Saturday, February 21, 2009

A Secular Age

Charles Taylor

Charles Taylor, A Secular Age, Harvard University Press, 2007, 874pp., $39.95 (hbk), ISBN 9780674026766

Reviewed by Michael L. Morgan, Indiana University

This is a very important book and quite an extraordinary one. Some years ago, a colleague of mine began a review with a sentence that I have always wanted to use myself: "if I had written this book, I would die a happy man." The sentiment expressed by this sentence, that the book being reviewed has about it a kind of greatness and worth such that authoring it could easily count as the culmination of a fully worthwhile life, is one that I admit to feeling about Charles Taylor's monumental work A Secular Age. Taylor of course is well-known for his books on psychological explanation, Hegel, communitarian political philosophy, ethics and moral philosophy, and much else. Arguably he is one of the most influential English- language philosophers of the past half century.

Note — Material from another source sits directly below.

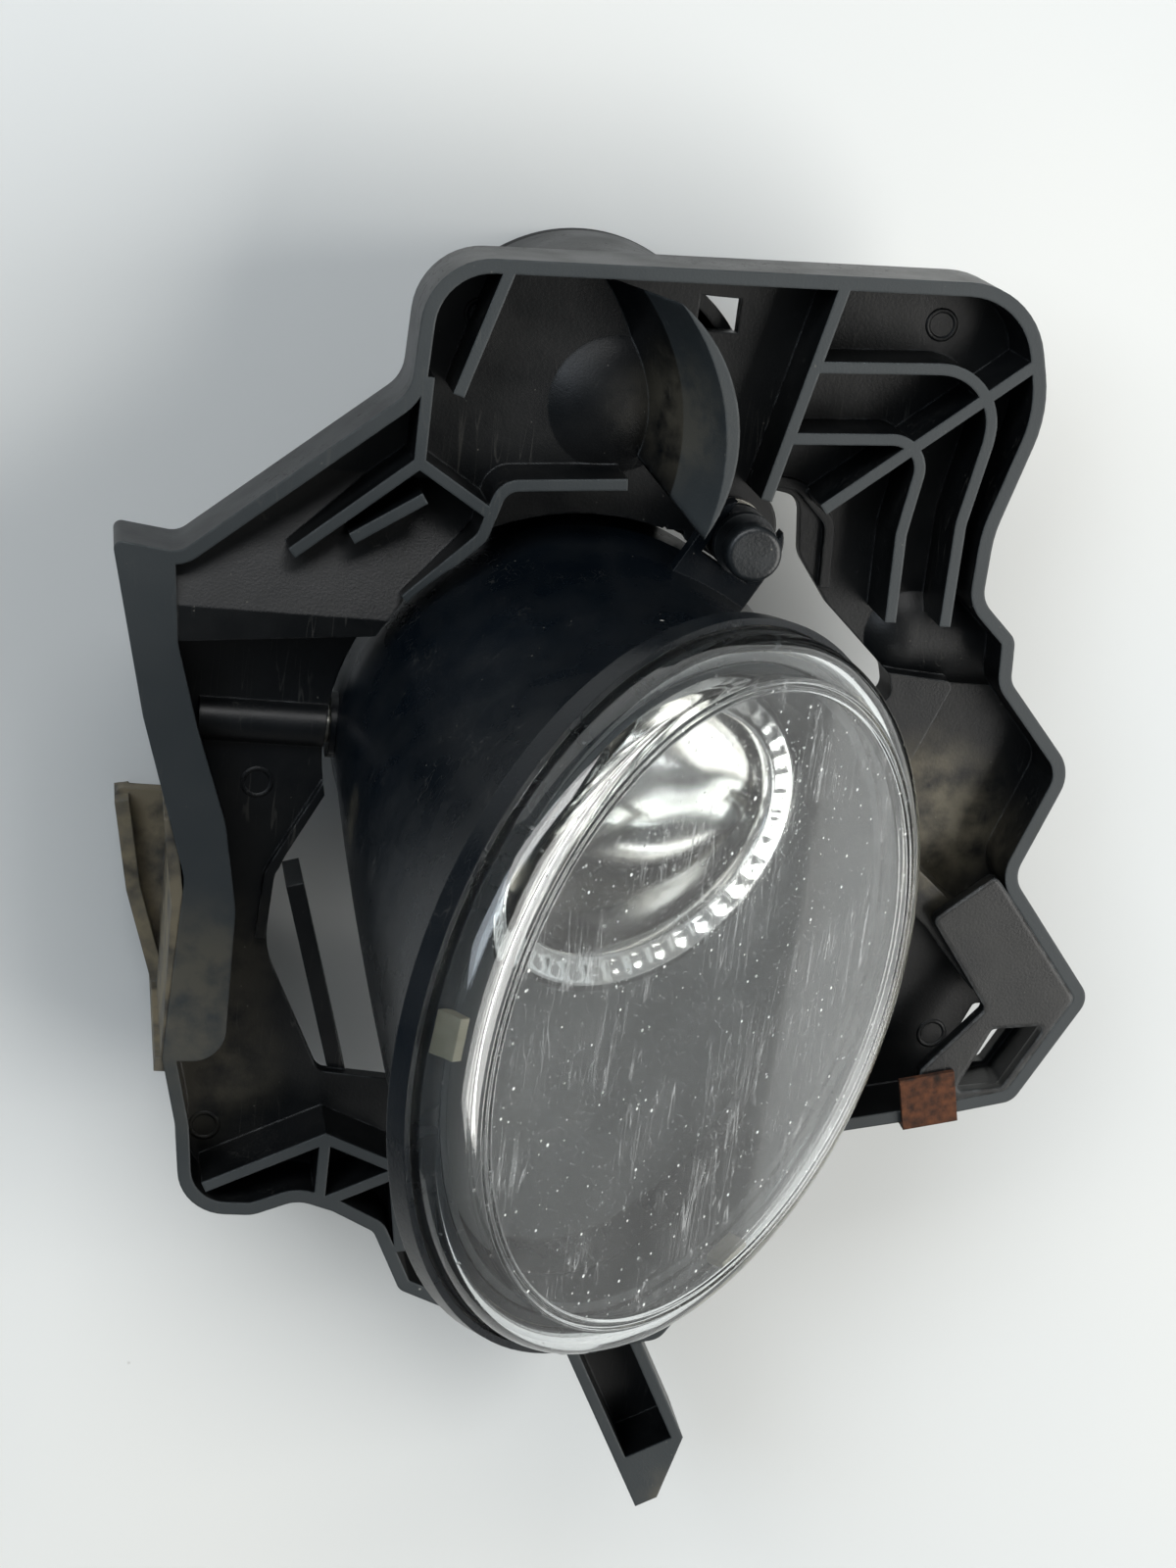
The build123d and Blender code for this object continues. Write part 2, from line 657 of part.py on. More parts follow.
def reflector():
    """Bright oval bowl with a flat flange and a raised band, drawn down to the bulb opening."""
    place = on_lens(*reflector_offset, -reflector_depth)
    inset = reflector_flange + reflector_band

    def oval(inside):
        return Ellipse(reflector_length - inside, reflector_height - inside)

    flange = extrude(oval(0.0) - oval(inset), reflector_flange)
    band = extrude(oval(reflector_flange) - oval(inset), reflector_flange + 1.2)
    dished = Pos(0, 0, reflector_flange + 0.4) * extrude(
        oval(reflector_flange + 0.8) - oval(inset - 0.8), 2.0)

    def sections(shrink):
        mouth = place * oval(inset - reflector_wall + shrink)
        waist = Pos(barrel_x + 1, barrel_y + 0.5, 33) * Rot(0, lens_tilt * 0.35, 0) * Ellipse(
            21 - shrink, 16.5 - shrink)
        neck = Pos(barrel_x, barrel_y, neck_top + 3) * Circle(reflector_neck - shrink)
        return [neck, waist, mouth]

    bowl = loft(sections(0.0)) - loft(sections(reflector_wall))
    neck = ring(barrel_centre, reflector_neck, reflector_neck - reflector_wall,
                neck_top, neck_top + 3)
    return place * (flange + band - dished) + bowl + neck


def vent_cap():
    """Rubber breather cap on the rear wall of the barrel."""
    place = (barrel_x - vent_from_axis[0], barrel_y - vent_from_axis[1])
    cap = disc(place, vent_radius, barrel_floor - vent_height, barrel_floor)
    return fillet(cap.edges().group_by(Axis.Z)[0], vent_radius * 0.3)


# ---- bulb -------------------------------------------------------------------------------------
def bulb_base():
    """Plastic base of the bulb with its connector shroud."""
    flange_bottom = base_bottom + plug_height - 2
    solid = disc(barrel_centre, bulb_bore + 1.5, flange_bottom, neck_bottom - bulb_fit)
    solid += disc(barrel_centre, 9.9, flange_bottom, lug_bottom)
    shroud = Pos(barrel_x, barrel_y - plug_reach / 2 + 4, base_bottom + plug_height / 2)
    solid += shroud * Box(plug_width, plug_reach, plug_height)
    cavity = Pos(barrel_x, barrel_y - plug_reach + 8, base_bottom + plug_height / 2)
    return solid - cavity * Box(plug_width - 2 * plug_wall, 16, plug_height - 2 * plug_wall)


def bulb_terminals():
    """Two flat terminal blades in the connector shroud."""
    blades = []
    for side in (-1, 1):
        place = Pos(barrel_x + side * 3.2, barrel_y - plug_reach + 12, base_bottom + plug_height / 2)
        blades.append(place * Box(2.8, 8.0, 0.8))
    return Compound(blades)


def bulb_seal():
    """Sealing ring of the bulb in the neck of the housing."""
    return Pos(barrel_x, barrel_y, neck_bottom + 1.2) * Torus(10.85, 0.95)


def bulb_collar():
    """Collar that holds the glass, with three bayonet lugs."""
    top = lug_bottom + lug_height
    solid = disc(barrel_centre, collar_radius, lug_bottom, top)
    reach = bulb_bore + lug_reach - bulb_fit
    for step in range(3):
        lug = Pos(reach / 2, 0) * Rectangle(reach, lug_width)
        solid += Pos(barrel_x, barrel_y, lug_bottom) * Rot(0, 0, 120 * step) * extrude(
            lug & Circle(reach), lug_height)
    return solid - disc(barrel_centre, glass_radius, lug_bottom - 1, top + 1)


def bulb_glass():
    """Halogen glass: a thin tube closed by a round top."""
    top = lug_bottom + glass_length
    solid = disc(barrel_centre, glass_radius, lug_bottom, top)
    solid = fillet(solid.edges().group_by(Axis.Z)[-1], 4.0)
    inner = disc(barrel_centre, glass_radius - 0.9, lug_bottom + 5, top - 0.9)
    return solid - fillet(inner.edges().group_by(Axis.Z)[-1], 3.2)


def filament():
    """Filament coil between its two posts."""
    return Pos(barrel_x, barrel_y, lug_bottom + 16) * Rot(90, 0, 0) * Rot(0, 90, 0) * Cylinder(0.6, 4.4)


def filament_posts():
    """Wires that stand in the glass and carry the filament."""
    posts = []
    for side in (-1, 1):
        place = (barrel_x + side * 2.5, barrel_y)
        posts.append(disc(place, 0.3, lug_bottom + 5, lug_bottom + 16.6))
    return Compound(posts)


carrier = moulding()

subparts = {
    "carrier_bracket": carrier_bracket, "fixing_boss": fixing_boss, "window_tab": window_tab,
    "tab_leg": tab_leg, "left_guide": left_guide, "lower_finger": lower_finger,
    "fixing_insert": fixing_insert, "rear_pad": rear_pad,
    "retaining_clip": retaining_clip, "pivot_bushes": pivot_bushes,
    "adjuster_screw": adjuster_screw, "adjuster_wheel": adjuster_wheel,
    "adjuster_clip": adjuster_clip, "adjuster_cap": adjuster_cap, "adjuster_nut": adjuster_nut,
    "lamp_housing": lamp_housing, "pivot_pins": pivot_pins, "fog_lens": fog_lens,
    "lens_seal": lens_seal, "lens_locators": lens_locators, "inner_bezel": inner_bezel,
    "reflector": reflector, "vent_cap": vent_cap, "bulb_base": bulb_base,
    "bulb_terminals": bulb_terminals, "bulb_seal": bulb_seal, "bulb_collar": bulb_collar,
    "bulb_glass": bulb_glass, "filament": filament, "filament_posts": filament_posts,
}

os.makedirs("parts", exist_ok=True)
for name, build in subparts.items():
    export_step(build(), f"parts/{name}.step")
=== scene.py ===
"""Looks of a round fog light in its moulded carrier bracket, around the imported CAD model.

Lengths are in metres, and in millimetres where a name ends in _mm. The frame is the CAD's:
origin on the rear plane at the upper fixing bore, +Z to the front and +Y to the upper edge.
"""

from __future__ import annotations

import json
import logging
import math
from dataclasses import dataclass
from enum import Enum
from typing import Any, Mapping, Sequence

import bmesh
import bpy
import numpy as np
from mathutils import Matrix, Vector

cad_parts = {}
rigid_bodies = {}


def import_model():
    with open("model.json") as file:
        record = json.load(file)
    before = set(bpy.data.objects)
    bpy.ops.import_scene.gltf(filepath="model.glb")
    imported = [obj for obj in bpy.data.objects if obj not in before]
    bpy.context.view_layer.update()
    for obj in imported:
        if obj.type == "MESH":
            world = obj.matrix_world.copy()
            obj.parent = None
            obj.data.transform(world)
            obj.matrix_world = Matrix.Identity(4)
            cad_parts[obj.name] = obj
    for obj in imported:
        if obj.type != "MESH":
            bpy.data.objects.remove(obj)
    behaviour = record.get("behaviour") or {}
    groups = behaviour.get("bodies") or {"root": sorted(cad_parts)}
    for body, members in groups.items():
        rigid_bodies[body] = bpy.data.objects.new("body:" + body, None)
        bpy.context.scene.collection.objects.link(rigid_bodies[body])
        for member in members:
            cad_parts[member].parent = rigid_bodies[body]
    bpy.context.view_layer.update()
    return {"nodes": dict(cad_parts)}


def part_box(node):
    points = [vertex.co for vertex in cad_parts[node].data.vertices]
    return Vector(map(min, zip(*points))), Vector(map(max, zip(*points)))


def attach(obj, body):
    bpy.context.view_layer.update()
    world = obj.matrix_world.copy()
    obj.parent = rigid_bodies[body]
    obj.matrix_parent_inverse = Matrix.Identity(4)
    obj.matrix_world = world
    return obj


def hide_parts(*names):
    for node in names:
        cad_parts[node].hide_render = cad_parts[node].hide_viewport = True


for leftover in list(bpy.data.objects):
    bpy.data.objects.remove(leftover)

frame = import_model()

MM = 0.001
log = logging.getLogger("fog_light")

Socket = bpy.types.NodeSocket
Tree = bpy.types.NodeTree


class Body(str, Enum):
    """The moving groups that new pieces ride on."""

    BRACKET = "bracket"
    LAMP = "lamp"
    SCREW = "adjuster_screw"
    BULB = "bulb"


class Closing(Enum):
    """Which edges of a grid of points are joined to the opposite edge."""

    COLUMNS = "columns"
    BOTH = "both"
    NEITHER = "neither"


# ---- helpers ------------------------------------------------------------------------------------
def linear(colour: str) -> tuple[float, float, float, float]:
    """Turn an sRGB hex colour such as "#20262b" into linear RGBA.

    Args:
        colour: The colour as a hash sign and six hex digits.

    Returns:
        Red, green, blue and an alpha of 1.
    """
    coded = np.array([int(colour[i:i + 2], 16) for i in (1, 3, 5)]) / 255.0
    plain = np.where(coded <= 0.04045, coded / 12.92, ((coded + 0.055) / 1.055) ** 2.4)
    return (float(plain[0]), float(plain[1]), float(plain[2]), 1.0)


def add_node(tree: Tree, kind: str, settings: Mapping[Any, Any] | None = None,
             links: Mapping[Any, Socket] | None = None) -> bpy.types.Node:
    """Add one node with its settings and links.

    Args:
        tree: The node tree to add to.
        kind: Blender's name of the node type.
        settings: Values of the node's properties, or of its inputs by name or number.
        links: Sockets to link to the node's inputs, by name or number.

    Returns:
        The new node.
    """
    node = tree.nodes.new(kind)
    for key, value in (settings or {}).items():
        if isinstance(key, str) and hasattr(node, key):
            setattr(node, key, value)
        else:
            node.inputs[key].default_value = value
    for key, socket in (links or {}).items():
        tree.links.new(socket, node.inputs[key])
    return node


def mesh_piece(name: str, points: np.ndarray, faces: np.ndarray) -> bpy.types.Object:
    """Make an object from points and faces, with doubles merged and faces turned outwards.

    Args:
        name: The piece's name.
        points: Array of shape (n, 3), in metres.
        faces: Array of shape (m, 4) or (m, 3) of point numbers.

    Returns:
        The linked object, at the origin.
    """
    mesh = bpy.data.meshes.new(name)
    mesh.from_pydata(points.reshape(-1, 3).tolist(), [], faces.tolist())
    shape = bmesh.new()
    shape.from_mesh(mesh)
    bmesh.ops.remove_doubles(shape, verts=shape.verts, dist=1e-7)
    bmesh.ops.dissolve_degenerate(shape, edges=shape.edges, dist=1e-8)
    bmesh.ops.recalc_face_normals(shape, faces=shape.faces)
    shape.to_mesh(mesh)
    shape.free()
    mesh.shade_smooth()
    piece = bpy.data.objects.new(name, mesh)
    bpy.context.scene.collection.objects.link(piece)
    return piece


def grid_faces(rows: int, columns: int, closing: Closing) -> np.ndarray:
    """Number the quads of a grid: each joins a point, its right neighbour and the two below.

    Args:
        rows: Rows of points.
        columns: Points in a row.
        closing: Which directions wrap round.

    Returns:
        Array of shape (quads, 4).
    """
    row_count = rows if closing is Closing.BOTH else rows - 1
    column_count = columns - 1 if closing is Closing.NEITHER else columns
    i, j = np.meshgrid(np.arange(row_count), np.arange(column_count), indexing="ij")
    below, right = (i + 1) % rows, (j + 1) % columns
    quads = [i * columns + j, i * columns + right, below * columns + right, below * columns + j]
    return np.stack(quads, axis=-1).reshape(-1, 4)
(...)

The scope of his thought is impressive -- history, political theory, ethics and moral philosophy, art, epistemology, and religion. But more to the point, it is the special way in which Taylor has bridged the gap between continental and analytic philosophy that is important and the way that in the course of bridging that gap he has shaped an historically rich and philosophically powerful conception of the modern identity and its social and cultural matrices.